• [Job] Go through the entries below and count the lines holding the word "Blender". Reply with only the number, please.

• [Given data]
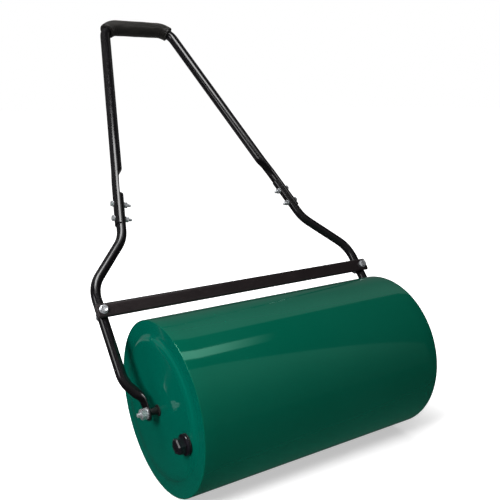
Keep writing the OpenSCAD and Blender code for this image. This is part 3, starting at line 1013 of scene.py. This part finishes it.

--

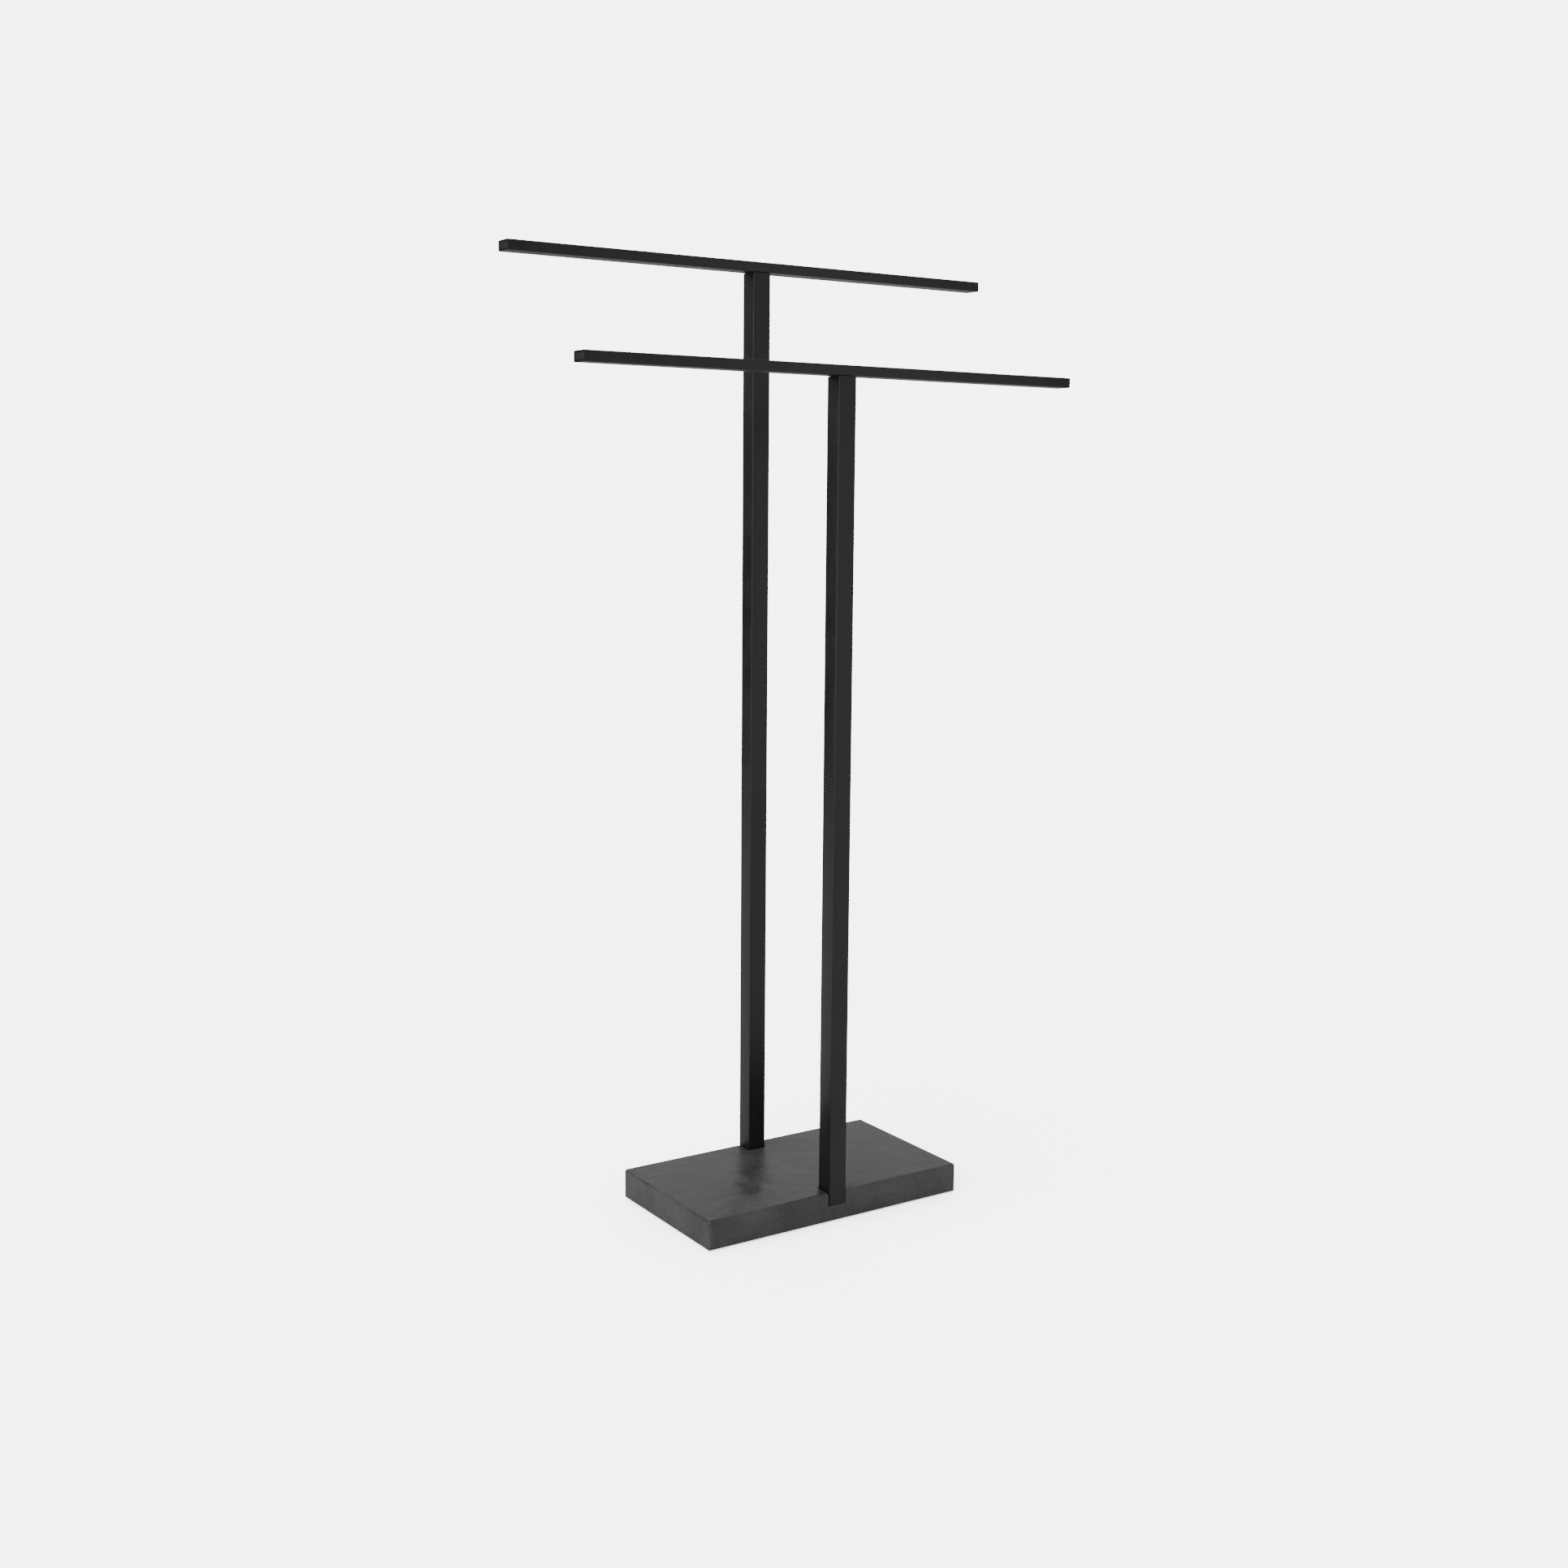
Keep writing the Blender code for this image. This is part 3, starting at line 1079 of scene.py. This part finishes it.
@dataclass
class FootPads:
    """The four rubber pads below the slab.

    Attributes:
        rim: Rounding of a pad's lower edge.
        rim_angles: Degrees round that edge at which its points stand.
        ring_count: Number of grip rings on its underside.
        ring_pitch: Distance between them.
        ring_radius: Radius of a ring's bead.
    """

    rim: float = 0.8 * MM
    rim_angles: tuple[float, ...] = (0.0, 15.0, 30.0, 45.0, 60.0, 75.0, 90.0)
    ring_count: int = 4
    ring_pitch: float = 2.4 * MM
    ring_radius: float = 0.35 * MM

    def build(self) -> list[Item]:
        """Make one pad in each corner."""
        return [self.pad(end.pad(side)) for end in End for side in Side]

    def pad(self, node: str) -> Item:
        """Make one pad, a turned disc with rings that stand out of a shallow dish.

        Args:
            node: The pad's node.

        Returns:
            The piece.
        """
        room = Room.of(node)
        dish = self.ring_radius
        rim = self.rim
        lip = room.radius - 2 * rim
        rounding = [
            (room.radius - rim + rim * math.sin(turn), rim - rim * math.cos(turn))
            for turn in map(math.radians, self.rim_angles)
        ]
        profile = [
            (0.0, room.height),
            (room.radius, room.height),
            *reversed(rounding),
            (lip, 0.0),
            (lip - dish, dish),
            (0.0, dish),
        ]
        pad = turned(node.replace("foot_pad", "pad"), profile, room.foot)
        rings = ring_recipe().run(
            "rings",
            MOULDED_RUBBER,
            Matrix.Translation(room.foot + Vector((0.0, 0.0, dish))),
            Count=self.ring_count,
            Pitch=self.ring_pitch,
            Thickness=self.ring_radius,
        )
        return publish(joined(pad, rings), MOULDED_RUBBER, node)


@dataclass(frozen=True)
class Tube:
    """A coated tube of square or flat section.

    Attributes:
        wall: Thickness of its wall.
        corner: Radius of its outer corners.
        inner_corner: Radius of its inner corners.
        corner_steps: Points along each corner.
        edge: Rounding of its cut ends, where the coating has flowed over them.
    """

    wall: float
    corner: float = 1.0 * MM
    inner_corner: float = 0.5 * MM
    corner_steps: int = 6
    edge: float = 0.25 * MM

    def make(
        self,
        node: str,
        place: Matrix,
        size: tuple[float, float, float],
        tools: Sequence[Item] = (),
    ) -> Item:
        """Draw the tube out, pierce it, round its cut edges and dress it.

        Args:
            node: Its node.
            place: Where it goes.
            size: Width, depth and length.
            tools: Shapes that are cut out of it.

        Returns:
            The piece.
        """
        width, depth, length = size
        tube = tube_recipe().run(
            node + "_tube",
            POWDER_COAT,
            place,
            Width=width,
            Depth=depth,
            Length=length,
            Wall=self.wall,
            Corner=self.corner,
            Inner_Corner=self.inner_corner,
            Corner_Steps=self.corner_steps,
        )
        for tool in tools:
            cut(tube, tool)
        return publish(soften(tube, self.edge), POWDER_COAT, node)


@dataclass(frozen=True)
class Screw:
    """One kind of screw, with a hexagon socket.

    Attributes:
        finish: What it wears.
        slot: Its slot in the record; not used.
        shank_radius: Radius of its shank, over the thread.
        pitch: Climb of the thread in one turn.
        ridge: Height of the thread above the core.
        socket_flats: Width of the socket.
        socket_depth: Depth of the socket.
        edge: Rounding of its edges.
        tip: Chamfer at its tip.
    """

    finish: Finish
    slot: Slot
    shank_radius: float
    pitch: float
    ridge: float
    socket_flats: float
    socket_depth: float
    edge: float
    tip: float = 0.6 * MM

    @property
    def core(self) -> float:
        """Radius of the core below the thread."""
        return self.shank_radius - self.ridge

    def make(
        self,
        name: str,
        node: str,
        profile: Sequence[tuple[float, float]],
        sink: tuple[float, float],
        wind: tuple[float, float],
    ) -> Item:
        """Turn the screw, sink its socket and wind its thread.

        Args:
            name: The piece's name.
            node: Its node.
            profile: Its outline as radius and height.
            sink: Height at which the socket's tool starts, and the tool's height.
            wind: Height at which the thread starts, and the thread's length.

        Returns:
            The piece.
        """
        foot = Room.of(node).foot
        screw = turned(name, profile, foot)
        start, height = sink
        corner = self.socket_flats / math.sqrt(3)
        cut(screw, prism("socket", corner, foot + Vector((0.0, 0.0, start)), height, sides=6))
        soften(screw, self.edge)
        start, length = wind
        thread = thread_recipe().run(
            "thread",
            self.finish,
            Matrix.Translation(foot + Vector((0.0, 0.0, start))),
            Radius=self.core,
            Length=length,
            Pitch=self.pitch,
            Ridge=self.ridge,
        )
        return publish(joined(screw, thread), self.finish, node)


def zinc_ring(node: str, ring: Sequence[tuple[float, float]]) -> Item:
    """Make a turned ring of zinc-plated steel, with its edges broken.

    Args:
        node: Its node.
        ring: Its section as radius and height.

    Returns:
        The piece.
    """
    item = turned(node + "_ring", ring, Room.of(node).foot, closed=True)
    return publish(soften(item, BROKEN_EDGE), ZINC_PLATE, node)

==

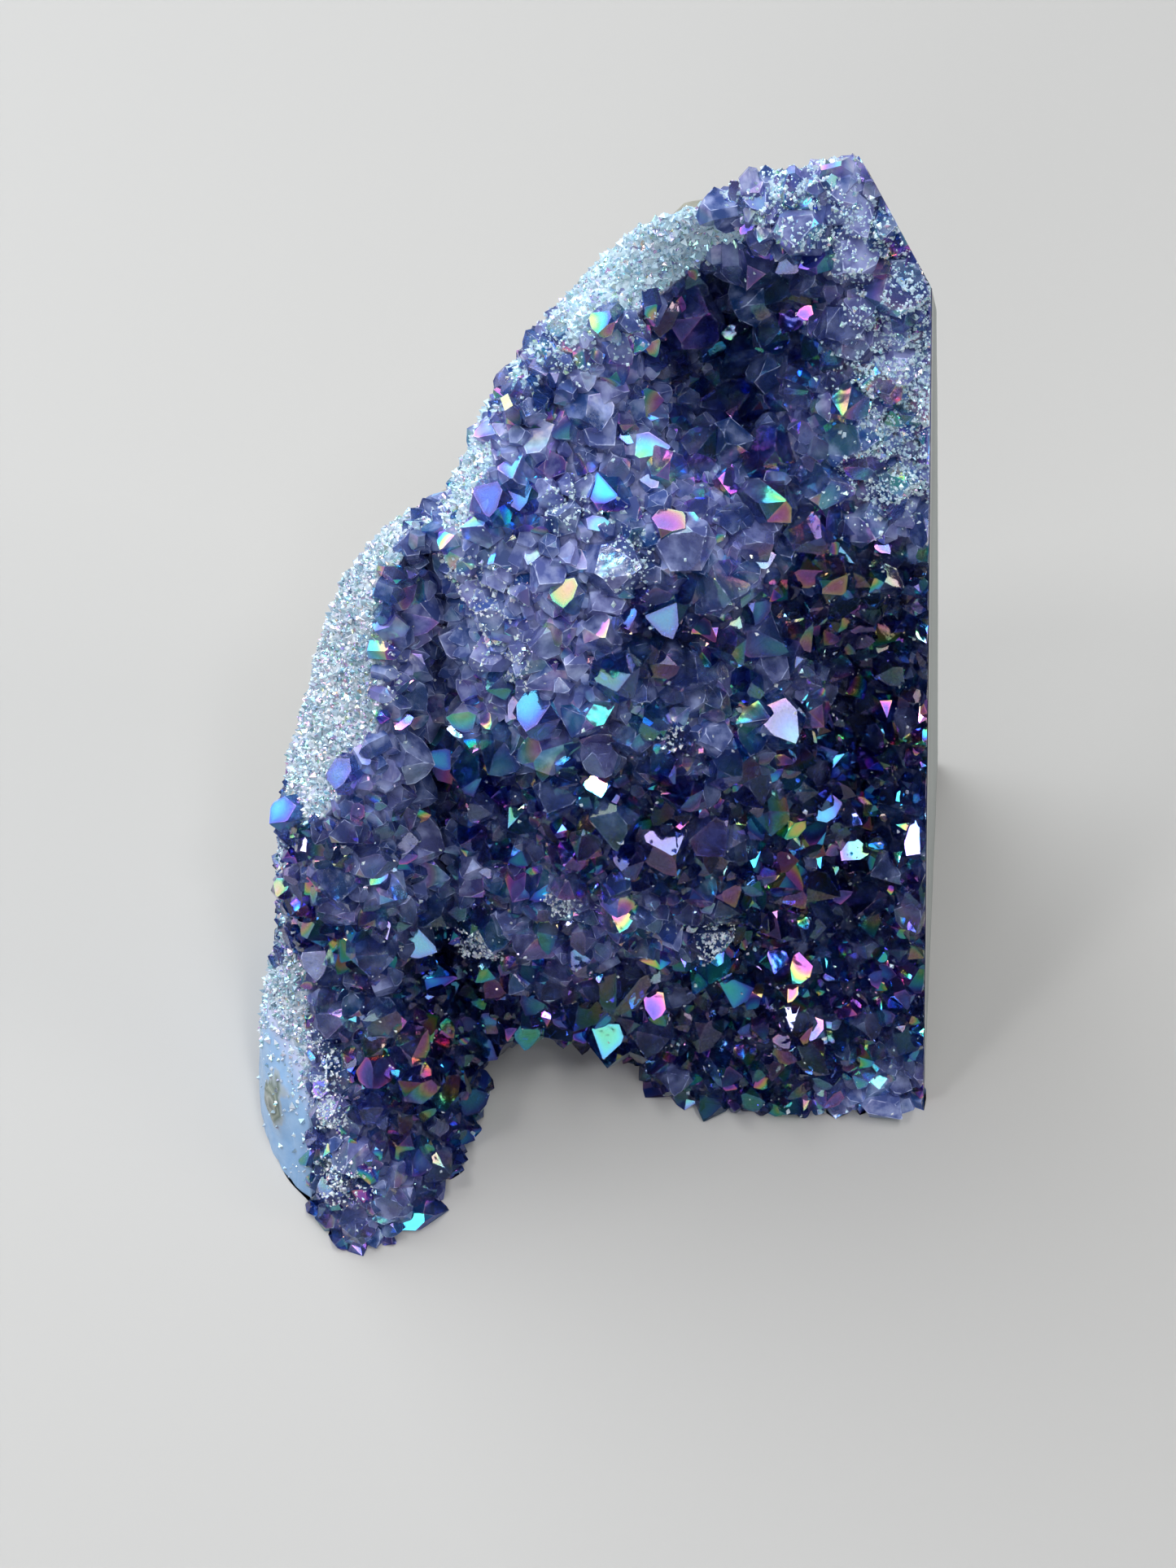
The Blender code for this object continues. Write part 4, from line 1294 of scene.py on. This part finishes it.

• [Answer] 3